Of course, spin2cpp doesn't help you much here, since it's taking Spin code as input, so it will never actually take advantage of the structure passing capability. Perhaps you could use spin2cpp to convert to C (or probably C++ is better if there are a lot of objects) and then hand optimize the output to use structures.
Great news. I can see a new way of working - convert a whole lot of obex objects into C, then start using them in new and creative ways.
Nice work, Eric. On the Prop II (where the necessary Hub space will probably be available) this will be a useful option.

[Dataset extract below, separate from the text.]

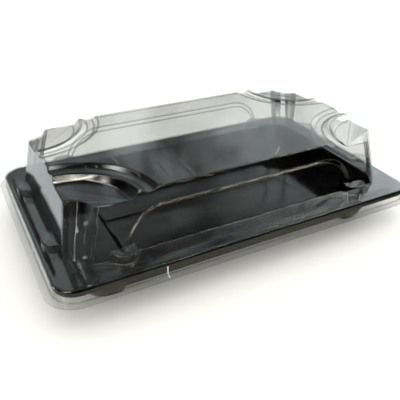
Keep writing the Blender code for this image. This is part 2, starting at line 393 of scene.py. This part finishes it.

By the way - lookup and lookdown are easy enough to program in C (or PASM for that matter). I've had to do this already for my own purposes - perhaps both GCC and Catalina should agree on C function prototypes for all the standard Spin functions (lookup, lookdownz, bytemove, wordfill, coginit, locknew etc etc) and then add the functions to their respective standard libraries. This would sure help people migrating from Spin to C (whether Catalina or GCC). If you want to explore this possibility further, send me a PM.
Ross.
The common case of lookup/lookdown (when the elements are constant) is easy enough to handle -- just generate a temporary array and index into it. It's the case where the element array includes a reference to the (possibly modified) index that causes me headaches. For example:
r := lookupz(i++ : i, 9)
I was trying to avoid changing the libraries, although that's obviously a possibility. Using a variadic function is also another possibility, I guess -- is that what you ended up doing?Eric
It will handle the Spin code, but the result is too big to fit into hub memory without some manual changes (for Graphics_Demo, changing to single buffering; I haven't actually tried VGA_Demo yet).
Once the various C compilers have their compressed memory models (CMM) working then there's a good chance these demos will work without changes.
Eric
The LCD codes I'm interested in are very close to the VGA_Demo...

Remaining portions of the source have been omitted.